Lejos de disyuntivas en torno a las jerarquías estéticas como medio para establecer escalas de valores en el Arte, tan cercanas al pensamiento benjaminiano. Encontramos en la reproductibilidad técnica posmoderna y más concretamente en los “metarrelatos” en que se asientan los nuevos registros artísticos, un universo de infinita multiplicidad de imágenes donde el “punctus” analógico -como diría Barthes “muy a menudo sólo un detalle” que deviene algo proustiano: es algo íntimo y a menudo innombrable”,- se despliega ahora en un universo digital de infinitos relatos colectivos. Efectivamente, todos conocemos las capacidades técnicas de una suerte de dispositivos técnicos –móviles, ipods, scanners, impresoras- que nos acompañan diariamente como cómplices inseparables de nuestra “productiva intimidad”. Y es que, ¿Quién no siente diariamente la necesidad de captar con su dispositivo móvil la nimiedad de un instante o un objeto sorpresivo para uno mismo, y acercarlo al resto de los mortales? Ya en los años sesenta Georges Perec relata esta construcción individual de la memoria, de la dimensión espacial de la vida cotidiana y de su propia identidad en términos literarios: “El espacio”, decía Perec, “se funde al igual que la arena se escapa entre los dedos. El tiempo se lo lleva y no me deja más que pedazos sin forma (…). Escribir es tratar meticulosamente de retener algo, de hacer que algo de todo esto sobreviva: arrancar algunos pedazos precisos al vacío que se forma, dejar, en alguna parte, un surco, una huella, una marca o un par de signos”. Sin embargo, la caja de pandora se ha abierto en la red y la comunicación del “momento” ha sobrescrito la paradoja del pasado al recuerdo del instante. “El Corte del Tiempo” en el que unas ramas de árboles mudan en diferentes estadios; bien sean atravesadas en el horizonte por un avión, un pájaro o simplemente por su inherente caducidad estacional, transforman lo aparentemente insignificante en extraordinario. Efectivamente, lo extraordinario de la huella, ese lugar real que se transfigura en algo abstracto componen la biografía artística de Rubén Tortosa: Cada puerta, cada ventana, cada árbol, cada escena capturada al instante constituye un signo y una interpretación.

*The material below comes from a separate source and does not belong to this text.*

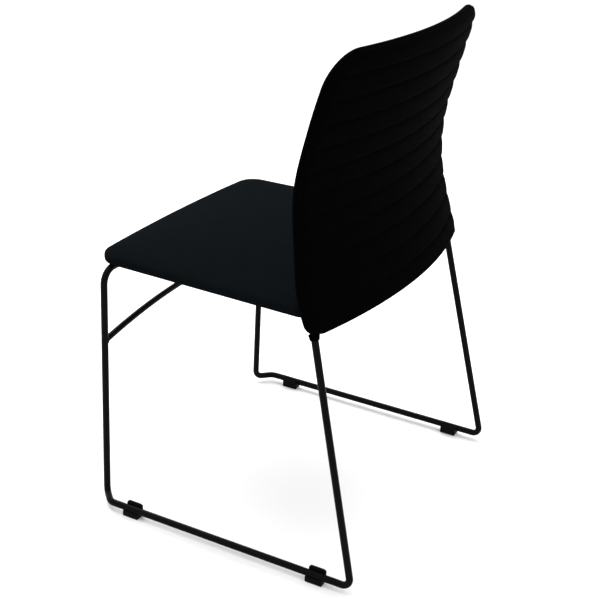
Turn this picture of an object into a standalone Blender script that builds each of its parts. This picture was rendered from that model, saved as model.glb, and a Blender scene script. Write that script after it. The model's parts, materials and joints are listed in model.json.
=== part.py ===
"""Stacking chair: a sled frame bent from steel rod, a padded seat and a thin quilted back.

Metres, +Z up. The sitter faces -Y, so the sitter's left is +X. The origin is on the floor,
under the middle of the chair. Every piece that touches another keeps a gap of 0.3 mm or more.
"""
import math
from bisect import bisect_right

import bmesh
import bpy
from mathutils import Matrix, Vector

# ------------------------------------------------------------------ frame
ROD_R = 0.0055              # frame rod, 11 mm
BAR_R = 0.0050              # bowed cross bar, 10 mm
RAIL_R = 0.0045             # rail under the seat's rear, 9 mm
GAP = 0.0003                # gap between pieces that touch
ROD_Z = 0.0130              # rod centre above the floor, on the runners
RUNNER_X = 0.2685
LEG_X = 0.2440              # the front legs stand inboard of the runners
FRONT_Y = -0.2138           # front legs and front rail
KINK = RUNNER_X - LEG_X     # the rod turns out to the runner at 45 degrees
REAR_Y = 0.2442             # where runner and rear leg would meet
RAIL_Z = 0.4030             # front rail
REAR_LEG_LEAN = 0.251       # forward run of the rear leg for each metre of height
REAR_LEG_TAPER = 0.059      # inward run of the rear leg for each metre of height
TIGHT_BEND = 0.012
KINK_BEND = 0.020
RAIL_BEND = 0.023
LEG_TOP_Z = 0.3950          # the rear leg is straight up to here
UPRIGHT_Z = 0.4350          # and follows the back from here up
BAR_TOP_Z = 0.3095          # highest point of the bowed bar
BAR_BOW_R = 1.25            # radius of its bow
REAR_RAIL_Z = 0.4025

# ------------------------------------------------------------------ back
BACK_BOTTOM = 0.3950
BACK_TOP = 0.7915
BACK_CORNER_TOP = 0.052
BACK_CORNER_BOTTOM = 0.016
BOW = 0.56                  # the back's plan curve: depth for each square metre of x squared
BOW_X = 0.246               # where the side profile below is taken
PROFILE = ((0.385, 0.1580), (0.46, 0.1320), (0.53, 0.1165), (0.60, 0.1152), (0.68, 0.1305), (0.80, 0.1583))
HALF_WIDTH = ((0.385, 0.2630), (0.44, 0.2644), (0.52, 0.2530), (0.60, 0.2545), (0.70, 0.2530), (0.80, 0.2435))
UPRIGHT_INSET = 0.0155      # rod centre inside the back's outline
PANEL_T = 0.0050
PANEL_BOTTOM = 0.4210
COVER_T = 0.0011
COVER_D = 0.0096            # cover skin from the back's middle surface
SEAM_D = 0.0010             # seam between front and rear covers, from the middle surface
LUG_ZS = (0.475, 0.685)     # the panel's four fixing lugs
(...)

No obstante, la paleta cromática desplegada ahora por un lenguaje técnico, controlado por el registro digital, por una nueva gramática alejada de obsolescencias analógicas, sitúan a la imagen digital en una nueva cosificación. Un proceso de investigación en la que se asienta la obra de Tortosa, la construcción de la piel del arte digital; es decir transformar un determinado “vocablo” técnico en una imagen culta, transferir la imagen digital al óleo, al barniz o al latex, puede significar mucho más de lo que ese elemento convencionalmente significa, vuelvo a decir, un nuevo lenguaje que se “estetiza” mediante el Arte, una gramática que adquiera fuerza artística, no por si misma, sino en relación al contexto, en el que se vuelve gesto, relato, acción, narración.
Trazo a trazo, instante a instante el puzle se recompone, las piezas encajan dentro de una realidad que abarca un universo al completo. La obra adquiere la franqueza de la pintura de forma admirable; mediante su dermis, el cuestionamiento de lo que parece incuestionable se replantea de nuevo. Y lo que estamos acostumbrados a ver -diría Perec-, aparece aquí de una manera ligeramente nueva, desconcertante para la mirada y el espíritu. Importa poco que estas imágenes sean, aquí fragmentarias, indicativas de un nuevo método, o un proyecto. Sin embargo, importa mucho que parezcan triviales e insignificantes: “es precisamente lo que las hace tan esenciales o más que muchas otras a través de las cuales tratamos en vano de captar nuestra verdad”.